Shipping lines serving Japan are cutting some key freight rates in the hope of stopping a discount wildfire.

Shipping lines that set prices together for moving goods from Japan this week matched rate cuts enacted Monday by American President Lines. By taking this action, the container carriers hope to create a fire wall and thereby avert a full-blown rate war.But carriers and shippers concede the cease-fire is tenuous.

Some see a danger that APL could launch another round of rate cuts if its terms aren't met in ongoing negotiations.

Others fear that aggressive carriers with smaller market shares - such as Neptune Orient Lines, Orient Overseas Container Line and Hapag-Lloyd Ltd. - could tip the awkward balance by enacting their own discounts, thereby spurring a free-for-all.

"Everyone's on alert now," one carrier official said. "All these so- called professionals are all acting with emotion. Some things never change."

APL shocked the industry Sept. 29 when it announced a series of deep discounts effective Oct. 9 on auto parts, electronic goods and complete auto kits. These are the three largest commodities shipped from Japan to the United States accounting for up to 70 percent of the trade's volume.

"It appears other conference members have taken a course to encourage rate stability," said Gil Roeder, an APL spokesman in Oakland. "APL has been advocating real market rates and responsiveness to customers in addition to rate stability. We'll continue to closely monitor rate conditions."

APL has seen its market share steadily erode and been frustrated by conference rules that make it difficult to respond to outside competition. Conference carriers set rates collectively while non-conference lines price their services independently.

APL apparently reasoned that it was better to take one bold step, enact the discounts and force the conference to reform its rules rather than continue the company's slow but steady loss of position.


The Trans-Pacific Freight Conference of Japan's move this week to match APL's discounts on auto parts and CKD auto kits appears to be a recognition that the damage is done and the best approach now is to try and limit further undercutting.

By putting all conference carriers on an equal rate footing - albeit at lower levels - the group hopes to create a floor that can prevent further discounts.

Noticeably absent from these conference discounts, however, are electronic goods. One major Japanese electronics shipper expressed hope that the discounts be applied to his commodity as well.
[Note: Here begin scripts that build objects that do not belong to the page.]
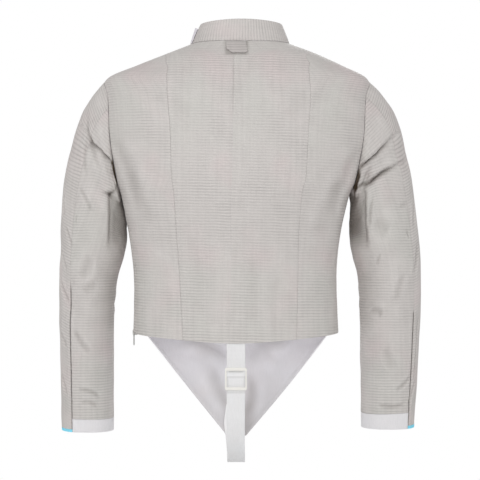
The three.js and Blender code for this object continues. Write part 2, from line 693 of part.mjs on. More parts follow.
// The slider buckle: a frame with a thin bar at each end, and a cross bar set further in.
function buckle() {
  const frame = roundedRectangle(BUCKLE.width, BUCKLE.height, BUCKLE.corner);
  const windowWidth = BUCKLE.width - 2 * BUCKLE.rail;
  const windowHeight = BUCKLE.height - 2 * BUCKLE.bar;
  const window = roundedRectangle(windowWidth, windowHeight, BUCKLE.innerCorner, new THREE.Path());
  frame.holes.push(window);
  const plate = extruded(frame, BUCKLE.depth).rotateX(Math.PI / 2);
  plate.translate(0, BUCKLE.frontRise, 0);
  const behind = BUCKLE.depth;
  const recess = box(windowWidth, behind, BUCKLE.height + 2, 0, BUCKLE.barBack - behind / 2, 0);
  const crossDepth = BUCKLE.crossFront - BUCKLE.crossBack;
  const crossY = (BUCKLE.crossFront + BUCKLE.crossBack) / 2;
  const cross = box(windowWidth + 2, crossDepth, BUCKLE.crossBar, 0, crossY, 0);
  const solid = solidOf(plate).subtract(solidOf(recess)).add(solidOf(cross));
  const mesh = named("strap_buckle", MATERIALS.plastic, geometryOf(solid));
  mesh.position.set(STRAP_X, BUCKLE.middleY, BUCKLE.middleZ);
  return mesh;
}

// The slider's own frame: local +X out of the cloth, +Z up, on the zip line at the hem.
const sliderSeat = bodyPoint(zipLine(0), 0);
const sliderAcross = bodyPoint(zipLine(0) + 1, 0).sub(bodyPoint(zipLine(0) - 1, 0)).setZ(0);
const sliderTurn = Math.atan2(-sliderAcross.x, sliderAcross.y);

function placedAtSlider(mesh) {
  mesh.position.set(sliderSeat.x, sliderSeat.y, SLIDER.middleZ);
  mesh.rotation.z = sliderTurn;
  return mesh;
}

function zipSlider() {
  const plateShape = roundedRectangle(SLIDER.plateWidth, SLIDER.plateHeight, SLIDER.plateCorner);
  const plate = extruded(plateShape, SLIDER.plate).rotateX(Math.PI / 2).rotateZ(Math.PI / 2);
  plate.translate(SLIDER.seat, 0, 0);
  const coreDepth = SLIDER.coreDepth + SLIDER.seat;
  const coreX = SLIDER.seat + SLIDER.coreLift - coreDepth / 2;
  const core = box(coreDepth, SLIDER.coreWidth, SLIDER.coreHeight, coreX, 0, 0);
  const room = SLIDER.bridgeRoom + SLIDER.bridgeSink;
  const reach = room + SLIDER.bridgeBar;
  const arch = roundedRectangle(2 * reach, SLIDER.bridgeHeight, SLIDER.bridgeCorner);
  const roomHeight = SLIDER.bridgeHeight - 2 * SLIDER.bridgeBar;
  arch.holes.push(roundedRectangle(2 * room, roomHeight, SLIDER.bridgeInnerCorner, new THREE.Path()));
  const ring = extruded(arch, SLIDER.bridgeWidth).rotateX(Math.PI / 2);
  const foot = SLIDER.seat + SLIDER.plate - SLIDER.bridgeSink;
  ring.translate(foot, SLIDER.bridgeWidth / 2, 0);
  const inside = box(2 * reach, 2 * SLIDER.plateWidth, 2 * SLIDER.plateHeight, foot - reach, 0, 0);
  const bridge = solidOf(ring).subtract(solidOf(inside));
  const solid = solidOf(plate).add(solidOf(core)).add(bridge);
  return placedAtSlider(named("zip_slider", MATERIALS.zip, geometryOf(solid)));
}

// The pull tab hangs from a bar through the slider's bridge, with its window round the bridge.
function zipPull() {
  const { width, waist, length, windowWidth, windowLength, bar, thickness } = PULL;
  const shoulder = -windowLength - PULL.shoulder;
  const neck = -windowLength - PULL.neck;
  const outline = new THREE.Shape();
  outline.moveTo(-width / 2, bar);
  outline.lineTo(-width / 2, shoulder);
  outline.lineTo(-waist / 2, neck);
  outline.lineTo(-width / 2, -length + width / 2);
  outline.absarc(0, -length + width / 2, width / 2, Math.PI, 2 * Math.PI);
  outline.lineTo(waist / 2, neck);
  outline.lineTo(width / 2, shoulder);
  outline.lineTo(width / 2, bar);
  const window = new THREE.Path();
  window.moveTo(-windowWidth / 2, -bar);
  window.lineTo(windowWidth / 2, -bar);
  window.lineTo(windowWidth / 2, -windowLength);
  window.lineTo(-windowWidth / 2, -windowLength);
  outline.holes.push(window);
  const plate = extruded(outline, thickness).rotateX(Math.PI / 2).rotateZ(Math.PI / 2);
  plate.translate(SLIDER.seat + SLIDER.plate + SLIDER.bridgeRoom / 2 - thickness / 2, 0, 0);
  return placedAtSlider(named("zip_pull", MATERIALS.zip, plate));
}

// The clip tab: a flat cloth plate on the slope of the upper back, clear of the curve below it.
function clipTab() {
  const upper = bodyPoint(90, TAB_SLOPE.high);
  const lower = bodyPoint(90, TAB_SLOPE.low);
  const up = upper.clone().sub(lower).normalize();
  const out = new THREE.Vector3(0, up.z, -up.y);
  const shape = new THREE.Shape(TAB_OUTLINE.map(({ x, z }) => new THREE.Vector2(
    TAB_MIDDLE_X - x,
    (z - TAB_OUTLINE[0].z) / up.z,
  )));
  const plate = extruded(shape, TAB_THICKNESS);
  const basis = new THREE.Matrix4().makeBasis(new THREE.Vector3(-1, 0, 0), up, out);
  const anchor = upper.clone().addScaledVector(up, (TAB_OUTLINE[0].z - upper.z) / up.z);
  const { fromLevel, fromAngle, toAngle, levelStep, angleStep } = TAB_SEAT;
  let stand = 0;
  for (let level = fromLevel; level <= NECK_LEVEL; level += levelStep) {
    for (let angle = fromAngle; angle <= toAngle; angle += angleStep) {
      stand = Math.max(stand, bodyPoint(angle, level).sub(anchor).dot(out));
    }
  }
  anchor.addScaledVector(out, stand + SEAM_GAP);
  anchor.x = TAB_MIDDLE_X;
  plate.applyMatrix4(basis.setPosition(anchor));
  return named("clip_tab", MATERIALS.lame, plate);
}

const jacket = new THREE.Group();
jacket.add(...body());
jacket.add(...sleeve("left"), ...sleeve("right"));
jacket.add(collar(), clipTab());
jacket.add(flap(), crotchStrap(), buckle());
jacket.add(zipSlider(), zipPull());

export default jacket;
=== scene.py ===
# %% [markdown]
# # A sabre fencer's jacket of metal cloth, seen from the back
# The jacket is hollow, as it looks when it is worn: four back panels, two front panels with a zip
# between them, two-piece sleeves with white and blue cuffs, a stand collar, and a white flap that
# a strap holds under the crotch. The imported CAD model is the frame. Each piece of cloth is made
# again here as a thin sheet on its own solid's form, with the creases and seams a camera would see.

# %% Load the frame
import math

import bmesh
import bpy
import numpy as np
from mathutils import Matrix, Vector


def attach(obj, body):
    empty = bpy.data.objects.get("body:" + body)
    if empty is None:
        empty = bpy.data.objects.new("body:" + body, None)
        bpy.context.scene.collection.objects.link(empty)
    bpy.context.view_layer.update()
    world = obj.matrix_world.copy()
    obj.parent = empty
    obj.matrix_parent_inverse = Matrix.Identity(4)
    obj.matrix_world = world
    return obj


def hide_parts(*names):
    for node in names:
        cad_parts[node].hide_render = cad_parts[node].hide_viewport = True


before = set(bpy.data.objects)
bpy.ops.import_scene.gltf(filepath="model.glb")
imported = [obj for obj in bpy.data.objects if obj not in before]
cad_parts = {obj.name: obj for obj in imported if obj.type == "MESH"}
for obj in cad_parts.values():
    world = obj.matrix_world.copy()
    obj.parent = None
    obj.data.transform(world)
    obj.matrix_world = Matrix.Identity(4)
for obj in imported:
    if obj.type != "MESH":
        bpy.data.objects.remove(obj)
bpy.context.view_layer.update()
MM = 0.001

# %% [markdown]
# ## Camera
# The photograph was taken level, from behind, with a long lens, so both shoulders look equally
# large. A camera 2.5 m behind the jacket with a 109 mm lens gives the same outline.

# %% Camera
CAMERA_PLACE = (-0.00344, 2.5, -0.3431)
CAMERA_LENS = 109.0


def place_object(name, data):
    """A new object in the scene that holds the data."""
    obj = bpy.data.objects.new(name, data)
    bpy.context.scene.collection.objects.link(obj)
    return obj


camera_data = bpy.data.cameras.new("camera")
camera_data.lens = CAMERA_LENS
camera_data.sensor_width = 36
camera = place_object("camera", camera_data)
camera.location = CAMERA_PLACE
camera.rotation_euler = (math.pi / 2, 0, math.pi)
bpy.context.scene.camera = camera
print("camera looks at the back from", CAMERA_PLACE)

# %% [markdown]
# ## Studio light and floor
# A catalogue photo of a garment is lit by big soft boxes, with a white room all round. One large
# area light stands near the camera, a weaker one lights each side, and one the front. A very weak
# one inside the hem, which the camera doesn't see, lifts the dark of the hollow. The floor and the
# room are seen as plain white, as in the photo, and still send soft light back.

# %% Lights and floor
FLOOR_HEIGHT = -1.1
FLOOR_SIZE = 14
ROOM_LIGHT = 0.66
PLAIN_WHITE = (1, 1, 1, 1)
MIDDLE_OF_JACKET = (0, 0, -0.34)
LIGHTS = [
    # name, place, size in metres, watts, the place that it faces
    ("light_back", (0.5, 3.3, 0.7), 1.6, 34, MIDDLE_OF_JACKET),
    ("light_left", (3.0, 1.2, 0.4), 1.6, 6, MIDDLE_OF_JACKET),
    ("light_right", (-3.0, 1.2, 0.4), 1.6, 6, MIDDLE_OF_JACKET),
    ("light_front", (-0.4, -3.4, 1.1), 1.6, 34, MIDDLE_OF_JACKET),
    ("light_inside", (0.0, 0.03, -0.53), 0.3, 0.1, (0, -0.3, -0.55)),
]


def soft_box(name, place, size, watts, aim_at):
    """A square area light that faces a place."""
    data = bpy.data.lights.new(name, "AREA")
    data.shape = "SQUARE"
    data.size = size
    data.energy = watts
    light = place_object(name, data)
    light.location = place
    light.rotation_mode = "QUATERNION"
    light.rotation_quaternion = (Vector(aim_at) - Vector(place)).to_track_quat("-Z", "Y")
    return light


lights = {row[0]: soft_box(*row) for row in LIGHTS}
lights["light_inside"].visible_camera = False


def new_material(name):
    """A new material, its node tree and its main shader."""
    material = bpy.data.materials.new(name)
    material.use_nodes = True
    return material, material.node_tree, material.node_tree.nodes["Principled BSDF"]


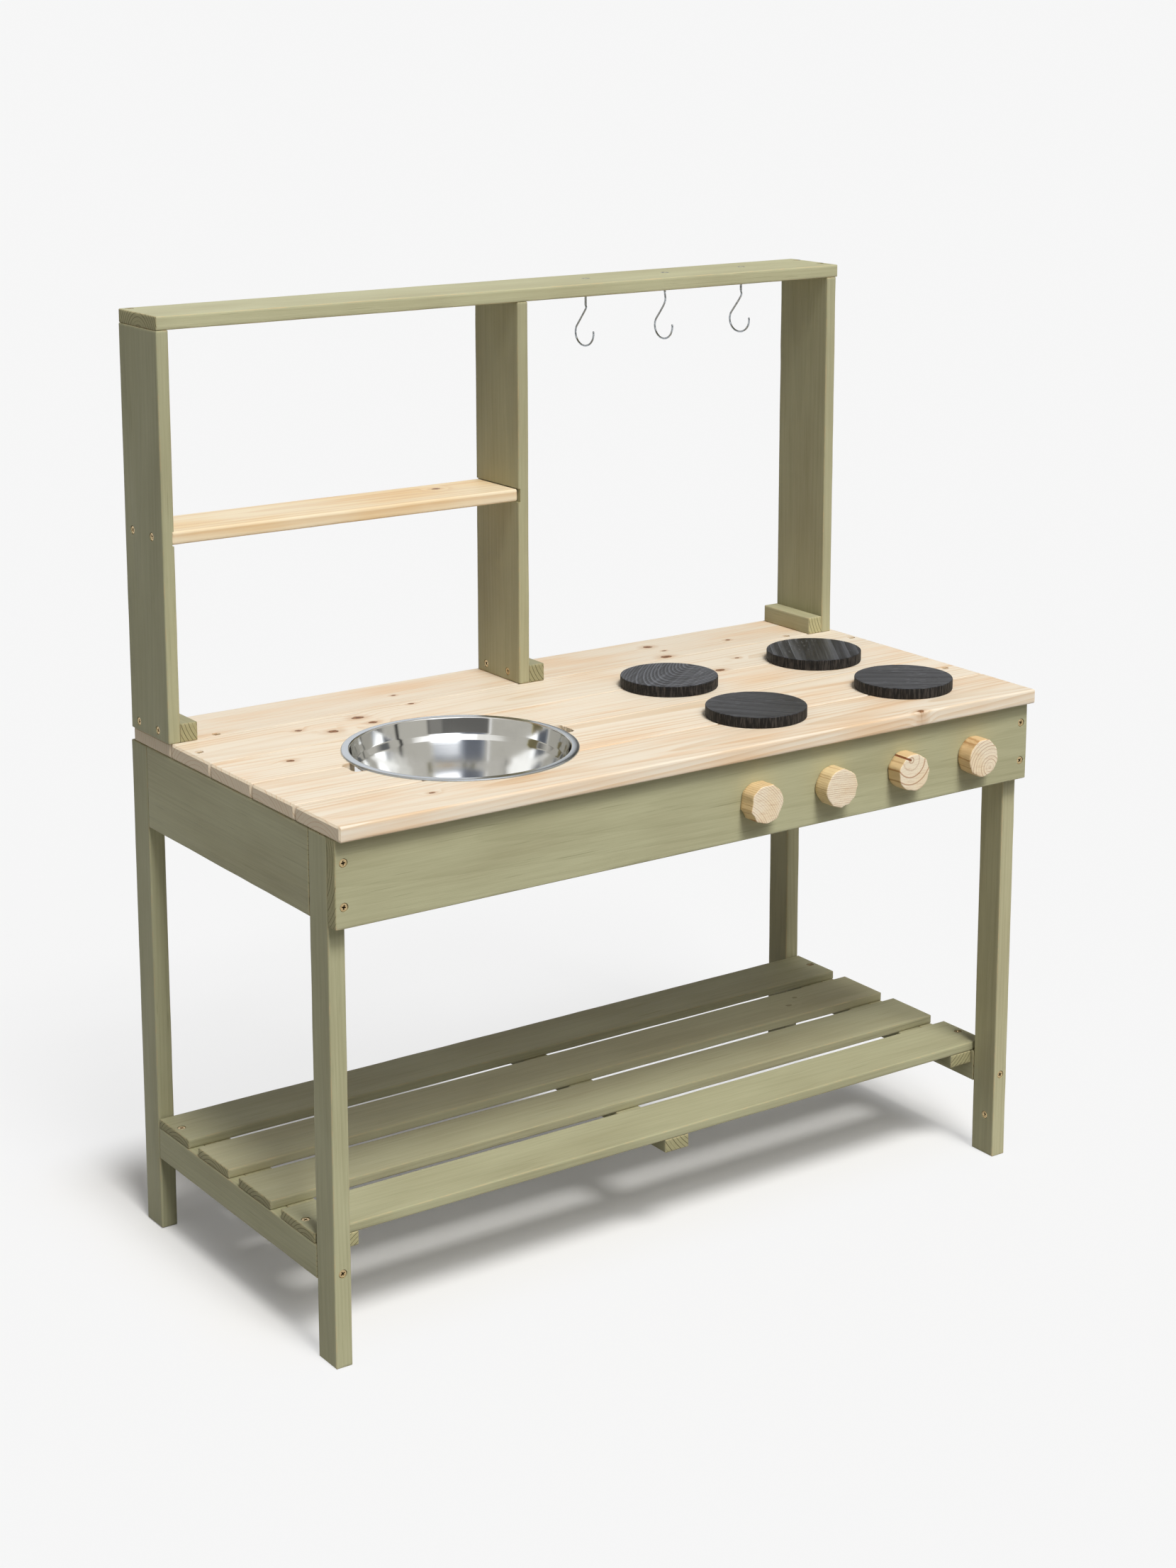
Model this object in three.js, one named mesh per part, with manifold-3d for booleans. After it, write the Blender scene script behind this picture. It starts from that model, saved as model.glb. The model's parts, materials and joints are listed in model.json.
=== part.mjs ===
// Wooden play kitchen for outdoors: a slatted stand, a worktop with a lift-out bowl and four
// hob discs, turning knobs on the apron, and a back made of three posts, a shelf and a rail
// with hooks. Millimetres, +X along the kitchen, +Y to the back, +Z up, floor at zero.

import * as THREE from 'three';
import { mergeVertices } from 'three/addons/utils/BufferGeometryUtils.js';
import Module from 'manifold-3d';

const wasm = await Module();
wasm.setup();

// Stand: four legs under the worktop
const frameLength = 900;
const frameDepth = 422.6;
const legThickness = 18.9;
const legWidth = 35.7;
const legHeight = 552.7;
const timberEase = 1.2;
const seam = 0.3;

// Boards round the top of the legs
const apronThickness = 16.1;
const apronHeight = 90;
const sideRailThickness = 18.9;
const backRailThickness = 18.9;

// Storage shelf near the floor
const lowerRailHeight = 36.4;
const lowerRailTop = 119.7;
const slatCount = 4;
const slatThickness = 10.4;
const slatGap = 22.1;
const slatToBackLeg = 1.9;
const slatToFrontLeg = 3.8;
const bearerWidth = 31.8;
const bearerHeight = 15.2;

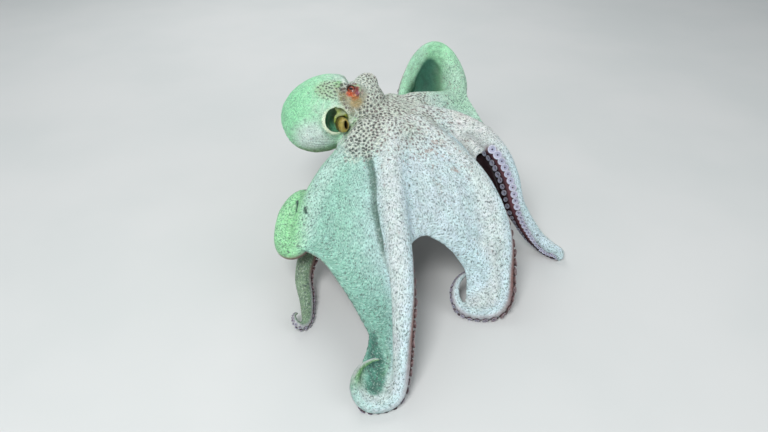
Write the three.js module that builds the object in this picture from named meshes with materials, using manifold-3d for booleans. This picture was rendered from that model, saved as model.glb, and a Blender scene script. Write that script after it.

As outlined, the new conference rates effective Oct. 9 are $2,750 per 40- foot equivalent unit for CKD shipments for large service contact accounts - auto makers that guarantee an annual minimum of 75,000 tons - and $2,650 per FEU for auto parts.

Tariff rates are 11 percent above those levels.

A service contract is an agreement under which shippers guarantee a sizeable volume of cargo in return for preferential rates.

Toyota Motor Corp., meanwhile, which is entitled to the very deepest discounts, given its annual volumes in excess of 500,000 tons, will be entitled to a rate of $2,479 per FEU for CKD under its existing service contract.


Though these rate reductions hurt - these rates are down from the $3,200 to $3,400 per FEU levels just a month ago - carriers see them as necessary to ensure that large shippers aren't penalized.

Large auto companies - including Toyota, Honda Motor Co. and Nissan Motor Co. - don't want to find themselves suddenly paying higher rates just because they signed service contracts before the rate competition started.

"We have absorbed or swallowed the (rate discounts) to maintain the service contract loyalty," one Japan-based carrier executive said.

In addition to the large rate gap between conference and non-conference carriers, however, APL has two other complaints. Addressing these may be somewhat more difficult, according to competing carrier executives.

One involves the rate gap between certain large premium conference carriers and smaller-volume conference carriers.

APL argued in conference meetings that there should be no gap so the conference can better compete against its real adversary - non-conference lines.


APL has now agreed to some differential so long as the gap doesn't exceed $50 per FEU, according to competing carrier executives. But carriers such as OOCL reportedly want it to be in the $150 range.

A second rather technical but very important issue involves the way the Japan conference responds to competition. Under the current system, it takes agreement by six conference members to reduce the conference rate structure and trigger matching discounts for large-volume shippers.

The Japanese carriers have favored this approach because while it may cause them to lose business on some commodities it helps protect their vital CKD market. APL, however, feels it's been hurt more than helped by the rule.

Executives say there are three proposals under consideration. APL reportedly wants the Japan conference to follow the system seen in the Asia North America Eastbound Rate Agreement whereby a rate discount by just one carrier will be enough to trigger matching conference discounts.

Two other proposals, one by Nippon Yusen Kaisha and the other by Kawasaki Kisen Kaisha - are similar and call for any conference-wide rate reduction to be triggered by five or possibly four carriers.

"APL's plan is a bit difficult," said one Japanese carrier executive. ''We cannot isolate (the discounting)."

Toshio Suda, managing director of the Japan Shippers Council, said the conference has not decided whether it will extend the discounts beyond CKD and auto parts to other cargoes. "This is not a general reduction yet," he said.